Codex Gets Hands, and the Stakes Get Bigger

The episode opens with a cluster of stories that all point in the same direction: agents are escaping the demo phase and crashing into enterprise reality. The clearest example is OpenAI’s upgraded Codex, which now gets background computer use on Mac — it can see, click, and type across apps while you keep working — plus 90+ plugins, turning a coding agent into something much closer to a general-purpose digital operator.

‘Token Maxing’ Sounds Smart Until the Bill Arrives

Then comes the slang of the week: “token maxing,” or pushing employees to consume as many AI tokens as possible as a stand-in for adoption. The hosts note that Writer CEO May Habib sees this as existential, but critics call it empty theater, and Uber becomes the cautionary tale: encouraged usage of Claude Code and Cursor, internal leaderboards, and reportedly the entire 2026 AI budget gone in four months.

Agents Aren’t Just Tools — They May Become Employees With Seats

The conversation widens from usage metrics to enterprise plumbing. Microsoft’s Rajesh Jha argues that if agents start acting like real workers, they’ll need software licenses, email inboxes, logins, permissions, and access controls just like humans — a surprisingly concrete reminder that “deploying agents” may also mean buying them seats and governing them like staff.

Aaron Levie’s Warning: Your AI Stack Will Keep Melting

Box CEO Aaron Levie’s thread gets framed as a sanity check for anyone trying to build on AI right now. His point is blunt: companies need to accept that they’ll keep overhauling their architecture because patterns that felt cutting-edge two years ago — RAG, graph RAG, orchestration frameworks — already look stale, while Amazon reportedly lives the downside with duplicate tools, disconnected data, and AI sprawl.

The Lovable Example Shows How Non-Coders Can Walk Into Security Trouble

Paul then zeroes in on a specific incident that rattled him: a viral claim that Lovable projects exposed source code, database credentials, chat histories, and customer data for projects created before November 2025. What made it sticky was the human reaction — his “I’m standing in line for my plane to Vegas reading this like, what?” — followed by Lovable’s clumsy clarification that “public” didn’t mean what users naturally thought it meant, which is exactly the kind of trap nontechnical builders won’t see coming.

Vercel’s Hack Drives Home That Even the Best Teams Get Burned

The Vercel incident lands next as proof this isn’t just about startup sloppiness. According to the CEO’s post, an employee was compromised through a connected AI platform account, which led to access into Vercel’s Google Workspace and broader environments; the attackers moved with “surprising velocity” and an understanding the CEO suspects was “significantly accelerated by AI.”

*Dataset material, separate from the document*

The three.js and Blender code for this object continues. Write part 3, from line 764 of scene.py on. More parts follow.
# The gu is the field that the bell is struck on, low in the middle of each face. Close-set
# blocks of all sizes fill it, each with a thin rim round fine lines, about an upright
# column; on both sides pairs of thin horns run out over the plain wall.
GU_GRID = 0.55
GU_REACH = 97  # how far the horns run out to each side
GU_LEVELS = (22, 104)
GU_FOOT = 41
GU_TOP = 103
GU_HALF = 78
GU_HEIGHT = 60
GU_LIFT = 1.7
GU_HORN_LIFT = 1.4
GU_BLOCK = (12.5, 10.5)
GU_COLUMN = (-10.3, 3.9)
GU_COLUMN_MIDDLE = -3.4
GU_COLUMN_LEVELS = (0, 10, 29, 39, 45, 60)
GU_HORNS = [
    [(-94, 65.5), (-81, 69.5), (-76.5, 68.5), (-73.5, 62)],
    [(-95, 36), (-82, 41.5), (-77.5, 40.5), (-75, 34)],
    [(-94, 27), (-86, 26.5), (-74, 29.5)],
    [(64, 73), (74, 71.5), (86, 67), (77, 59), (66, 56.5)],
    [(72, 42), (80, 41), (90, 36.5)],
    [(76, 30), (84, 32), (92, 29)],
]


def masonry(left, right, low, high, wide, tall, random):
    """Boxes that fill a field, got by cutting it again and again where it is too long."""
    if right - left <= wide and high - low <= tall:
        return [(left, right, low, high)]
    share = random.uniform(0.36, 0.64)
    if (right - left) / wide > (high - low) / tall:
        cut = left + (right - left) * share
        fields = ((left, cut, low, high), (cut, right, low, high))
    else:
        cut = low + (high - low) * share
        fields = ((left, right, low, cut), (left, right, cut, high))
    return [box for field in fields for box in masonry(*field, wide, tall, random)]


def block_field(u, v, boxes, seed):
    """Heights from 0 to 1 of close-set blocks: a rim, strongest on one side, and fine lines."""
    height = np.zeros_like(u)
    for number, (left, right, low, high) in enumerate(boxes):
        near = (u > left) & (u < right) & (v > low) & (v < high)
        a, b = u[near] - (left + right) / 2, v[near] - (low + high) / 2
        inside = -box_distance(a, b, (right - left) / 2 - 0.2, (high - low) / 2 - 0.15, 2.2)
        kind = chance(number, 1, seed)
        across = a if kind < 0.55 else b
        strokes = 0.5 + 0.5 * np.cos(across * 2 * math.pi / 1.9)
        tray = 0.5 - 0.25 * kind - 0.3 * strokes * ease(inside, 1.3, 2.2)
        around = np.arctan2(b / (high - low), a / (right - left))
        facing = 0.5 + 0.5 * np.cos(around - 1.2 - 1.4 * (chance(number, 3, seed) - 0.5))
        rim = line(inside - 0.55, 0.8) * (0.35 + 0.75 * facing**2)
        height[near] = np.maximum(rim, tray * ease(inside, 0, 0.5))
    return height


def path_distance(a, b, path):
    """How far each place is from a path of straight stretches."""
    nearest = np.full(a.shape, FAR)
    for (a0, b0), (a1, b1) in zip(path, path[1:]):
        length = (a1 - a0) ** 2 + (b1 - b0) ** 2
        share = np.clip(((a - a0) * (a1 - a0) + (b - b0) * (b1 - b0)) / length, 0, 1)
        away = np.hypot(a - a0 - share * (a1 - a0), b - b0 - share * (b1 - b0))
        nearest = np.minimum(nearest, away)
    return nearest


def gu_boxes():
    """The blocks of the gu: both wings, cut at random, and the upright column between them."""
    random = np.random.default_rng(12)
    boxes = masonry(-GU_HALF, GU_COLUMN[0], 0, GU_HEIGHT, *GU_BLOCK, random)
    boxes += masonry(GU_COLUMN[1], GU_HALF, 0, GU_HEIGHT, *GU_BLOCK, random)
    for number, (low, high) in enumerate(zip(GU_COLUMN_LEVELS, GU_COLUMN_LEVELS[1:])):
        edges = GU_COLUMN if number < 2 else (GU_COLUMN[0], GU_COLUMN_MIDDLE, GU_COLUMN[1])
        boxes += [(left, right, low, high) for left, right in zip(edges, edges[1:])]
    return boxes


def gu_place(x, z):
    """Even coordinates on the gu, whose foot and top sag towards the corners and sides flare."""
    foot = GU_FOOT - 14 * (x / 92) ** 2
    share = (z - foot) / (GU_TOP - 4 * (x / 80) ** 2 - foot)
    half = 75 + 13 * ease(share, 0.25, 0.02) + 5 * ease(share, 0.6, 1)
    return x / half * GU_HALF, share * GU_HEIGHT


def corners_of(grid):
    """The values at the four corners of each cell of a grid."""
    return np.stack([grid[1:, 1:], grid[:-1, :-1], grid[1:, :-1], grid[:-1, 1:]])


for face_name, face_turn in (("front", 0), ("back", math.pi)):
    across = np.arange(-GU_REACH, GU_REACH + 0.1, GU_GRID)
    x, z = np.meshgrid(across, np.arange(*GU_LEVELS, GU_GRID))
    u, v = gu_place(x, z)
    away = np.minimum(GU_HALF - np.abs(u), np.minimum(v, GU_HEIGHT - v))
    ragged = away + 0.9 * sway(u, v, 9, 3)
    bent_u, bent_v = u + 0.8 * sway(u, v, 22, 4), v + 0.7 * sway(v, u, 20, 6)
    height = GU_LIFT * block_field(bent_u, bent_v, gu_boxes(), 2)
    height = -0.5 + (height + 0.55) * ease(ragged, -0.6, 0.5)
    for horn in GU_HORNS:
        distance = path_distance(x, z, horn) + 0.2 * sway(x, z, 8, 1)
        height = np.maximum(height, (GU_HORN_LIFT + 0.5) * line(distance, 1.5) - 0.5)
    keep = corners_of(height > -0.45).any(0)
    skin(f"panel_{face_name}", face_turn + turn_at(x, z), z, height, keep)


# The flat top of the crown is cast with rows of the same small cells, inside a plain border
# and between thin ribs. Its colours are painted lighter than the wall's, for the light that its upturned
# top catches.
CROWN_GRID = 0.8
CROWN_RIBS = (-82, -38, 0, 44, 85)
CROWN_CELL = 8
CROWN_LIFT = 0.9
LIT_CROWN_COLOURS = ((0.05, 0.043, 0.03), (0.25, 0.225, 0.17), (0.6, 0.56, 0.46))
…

Nobody Has This Figured Out — Not Enterprises, Not the Labs

That leads to the show’s main thesis: don’t confuse speed with mastery. Paul argues that maybe only low single digits of companies with 250+ employees truly understand and have properly integrated generative AI, and if you narrow that to responsibly scaling agents, it’s “well under 1%,” while Mike predicts a coming “Claude Code moment” for nontechnical knowledge workers that will trigger both excitement and meltdowns.

Even Google Is Playing Catch-Up

The closing note is almost the most revealing: even the model makers are struggling to productize this stuff. The hosts cite Ethan Mollick’s point that Gemini may be excellent through the API but still doesn’t feel competitive with Claude in the app because Anthropic built the better harness around the model — and they mention reporting that Google employees are using Claude Code internally, which says everything about how unfinished this moment still is.